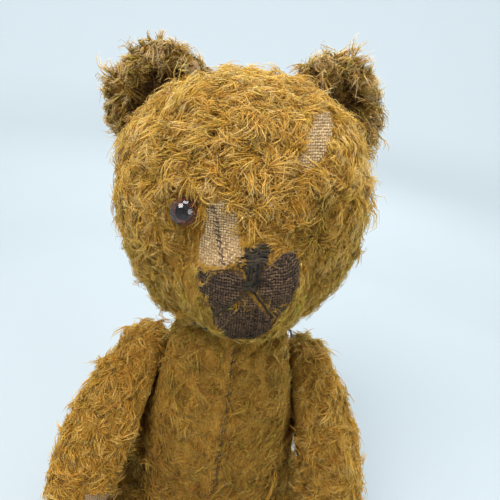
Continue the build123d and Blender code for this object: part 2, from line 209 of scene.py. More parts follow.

...

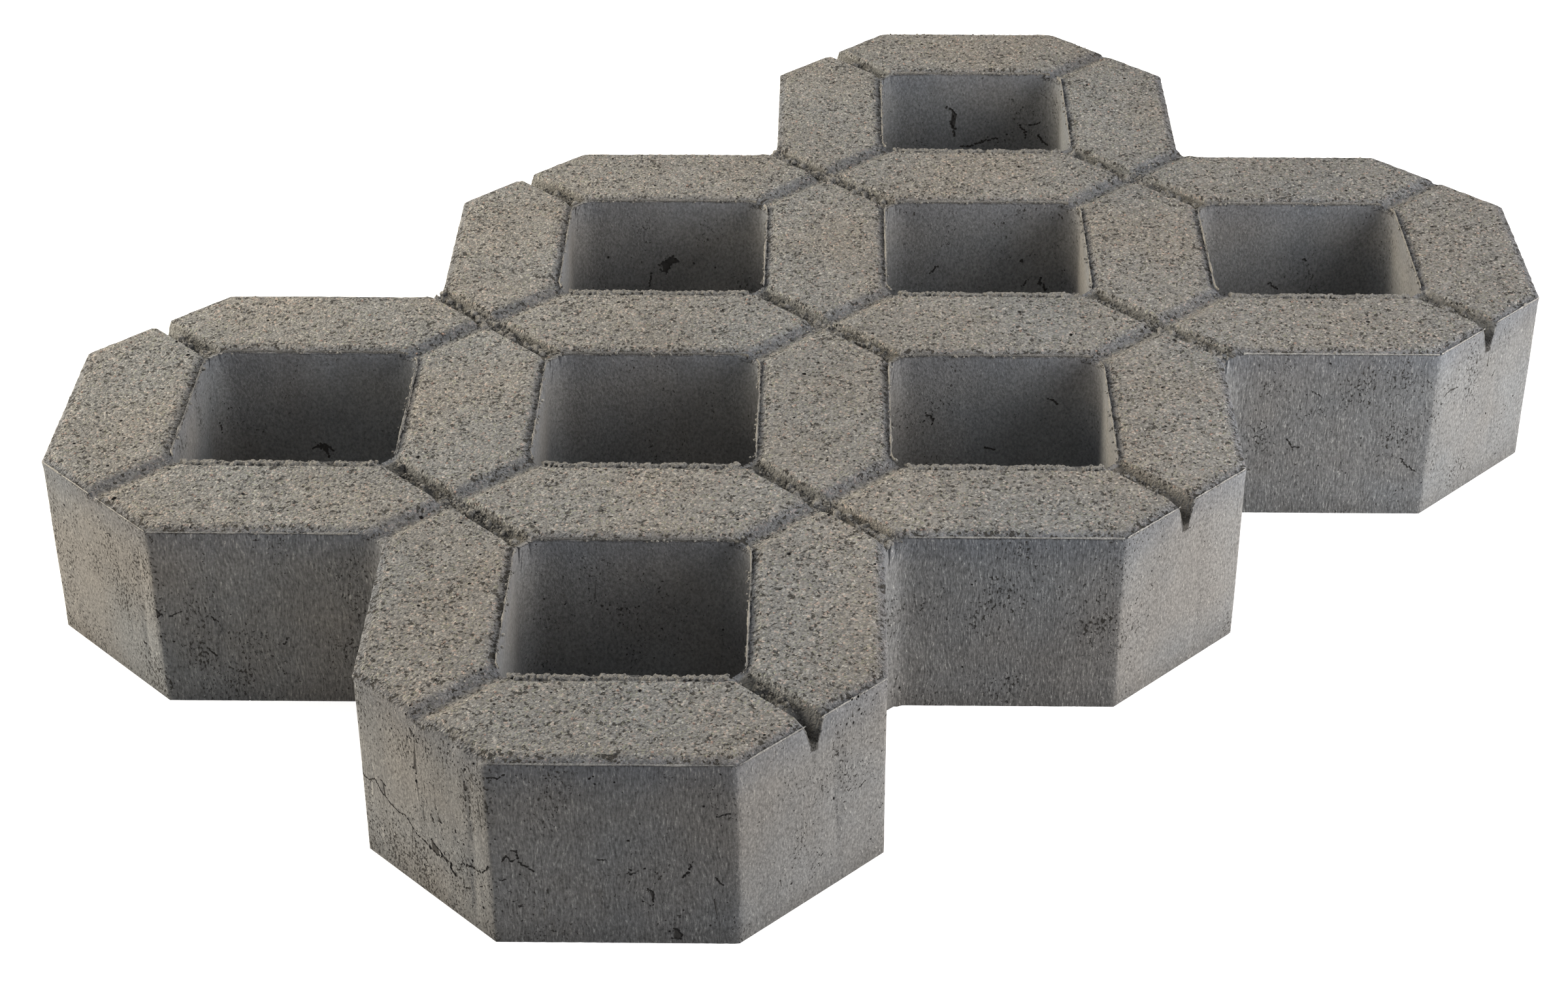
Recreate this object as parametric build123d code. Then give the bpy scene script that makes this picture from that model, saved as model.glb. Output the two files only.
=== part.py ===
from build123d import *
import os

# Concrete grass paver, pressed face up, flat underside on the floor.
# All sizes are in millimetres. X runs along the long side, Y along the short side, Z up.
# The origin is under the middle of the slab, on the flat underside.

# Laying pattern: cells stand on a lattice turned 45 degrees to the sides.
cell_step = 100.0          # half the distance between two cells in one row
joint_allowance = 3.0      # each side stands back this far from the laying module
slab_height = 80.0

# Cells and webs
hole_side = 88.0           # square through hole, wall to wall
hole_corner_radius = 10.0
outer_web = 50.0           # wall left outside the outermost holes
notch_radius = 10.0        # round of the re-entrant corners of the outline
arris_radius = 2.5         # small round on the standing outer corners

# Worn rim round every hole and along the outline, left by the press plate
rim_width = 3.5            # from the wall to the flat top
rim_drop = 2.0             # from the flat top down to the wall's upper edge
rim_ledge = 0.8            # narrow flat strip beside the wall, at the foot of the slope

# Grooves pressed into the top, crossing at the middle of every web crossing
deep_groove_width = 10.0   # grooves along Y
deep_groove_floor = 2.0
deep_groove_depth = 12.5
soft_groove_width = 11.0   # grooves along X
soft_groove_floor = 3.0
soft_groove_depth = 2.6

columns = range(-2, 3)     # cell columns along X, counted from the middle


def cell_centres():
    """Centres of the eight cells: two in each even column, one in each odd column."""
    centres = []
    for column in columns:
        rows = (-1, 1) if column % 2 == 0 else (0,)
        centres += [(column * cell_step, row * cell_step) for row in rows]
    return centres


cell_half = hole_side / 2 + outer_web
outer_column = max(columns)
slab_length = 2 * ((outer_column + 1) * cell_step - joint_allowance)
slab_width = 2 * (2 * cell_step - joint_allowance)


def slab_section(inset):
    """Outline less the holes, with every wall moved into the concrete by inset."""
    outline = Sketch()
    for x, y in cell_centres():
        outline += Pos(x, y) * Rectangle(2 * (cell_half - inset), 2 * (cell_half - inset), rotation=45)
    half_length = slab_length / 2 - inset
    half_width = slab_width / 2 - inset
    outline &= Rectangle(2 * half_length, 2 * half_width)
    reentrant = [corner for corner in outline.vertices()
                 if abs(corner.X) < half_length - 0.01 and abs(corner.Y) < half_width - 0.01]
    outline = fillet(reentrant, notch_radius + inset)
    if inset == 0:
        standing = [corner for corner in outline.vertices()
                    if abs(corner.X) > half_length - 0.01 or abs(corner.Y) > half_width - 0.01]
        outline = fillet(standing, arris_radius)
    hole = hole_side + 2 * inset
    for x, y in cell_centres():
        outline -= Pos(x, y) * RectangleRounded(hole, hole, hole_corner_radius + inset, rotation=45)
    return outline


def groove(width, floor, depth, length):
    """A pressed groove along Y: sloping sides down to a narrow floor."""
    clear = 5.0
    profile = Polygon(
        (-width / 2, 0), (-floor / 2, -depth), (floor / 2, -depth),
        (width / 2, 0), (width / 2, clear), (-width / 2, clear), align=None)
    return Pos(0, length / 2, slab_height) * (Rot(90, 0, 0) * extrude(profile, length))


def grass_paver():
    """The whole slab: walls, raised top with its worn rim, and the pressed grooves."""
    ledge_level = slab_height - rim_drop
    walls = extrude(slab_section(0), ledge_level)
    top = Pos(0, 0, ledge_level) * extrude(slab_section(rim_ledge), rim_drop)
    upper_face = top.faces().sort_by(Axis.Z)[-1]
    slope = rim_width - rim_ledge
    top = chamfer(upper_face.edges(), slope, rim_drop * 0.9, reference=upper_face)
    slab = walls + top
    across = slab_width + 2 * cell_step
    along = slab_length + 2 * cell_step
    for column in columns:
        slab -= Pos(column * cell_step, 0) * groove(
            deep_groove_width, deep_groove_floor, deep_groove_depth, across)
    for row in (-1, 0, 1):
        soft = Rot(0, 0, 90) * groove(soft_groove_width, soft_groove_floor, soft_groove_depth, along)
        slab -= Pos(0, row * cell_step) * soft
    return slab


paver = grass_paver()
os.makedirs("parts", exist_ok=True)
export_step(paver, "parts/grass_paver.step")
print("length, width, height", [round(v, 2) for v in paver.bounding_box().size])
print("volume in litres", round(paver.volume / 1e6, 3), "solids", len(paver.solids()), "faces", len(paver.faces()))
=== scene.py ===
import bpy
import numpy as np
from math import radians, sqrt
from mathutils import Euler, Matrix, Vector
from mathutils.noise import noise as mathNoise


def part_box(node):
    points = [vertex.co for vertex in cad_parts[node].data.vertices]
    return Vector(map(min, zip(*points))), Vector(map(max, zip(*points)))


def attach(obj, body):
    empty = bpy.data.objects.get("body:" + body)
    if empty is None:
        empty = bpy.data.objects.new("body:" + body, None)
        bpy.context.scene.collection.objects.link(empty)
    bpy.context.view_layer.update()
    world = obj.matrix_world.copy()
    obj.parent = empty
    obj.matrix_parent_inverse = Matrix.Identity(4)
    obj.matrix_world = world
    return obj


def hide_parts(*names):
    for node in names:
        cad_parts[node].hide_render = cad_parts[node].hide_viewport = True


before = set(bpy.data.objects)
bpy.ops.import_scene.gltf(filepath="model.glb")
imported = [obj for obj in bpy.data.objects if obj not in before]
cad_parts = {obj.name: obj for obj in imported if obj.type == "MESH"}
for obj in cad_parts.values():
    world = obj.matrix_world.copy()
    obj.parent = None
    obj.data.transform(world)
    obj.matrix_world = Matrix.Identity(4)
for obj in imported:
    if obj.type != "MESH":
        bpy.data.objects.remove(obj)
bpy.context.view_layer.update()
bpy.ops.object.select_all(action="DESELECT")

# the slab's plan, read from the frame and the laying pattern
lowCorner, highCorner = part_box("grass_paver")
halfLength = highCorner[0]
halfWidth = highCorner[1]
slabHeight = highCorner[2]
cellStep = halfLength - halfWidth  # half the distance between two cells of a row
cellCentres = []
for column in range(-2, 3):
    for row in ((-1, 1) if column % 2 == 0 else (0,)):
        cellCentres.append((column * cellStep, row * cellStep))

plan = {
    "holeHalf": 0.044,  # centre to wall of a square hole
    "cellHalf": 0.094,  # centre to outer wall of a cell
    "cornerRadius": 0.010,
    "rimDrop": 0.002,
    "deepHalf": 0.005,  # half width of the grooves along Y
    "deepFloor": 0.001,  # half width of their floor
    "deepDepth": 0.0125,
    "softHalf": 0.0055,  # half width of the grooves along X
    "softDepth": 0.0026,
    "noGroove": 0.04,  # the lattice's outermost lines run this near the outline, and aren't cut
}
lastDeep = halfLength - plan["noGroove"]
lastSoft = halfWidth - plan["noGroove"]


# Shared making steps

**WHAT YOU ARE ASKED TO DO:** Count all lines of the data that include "points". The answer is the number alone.

**TASK RESULT:** 2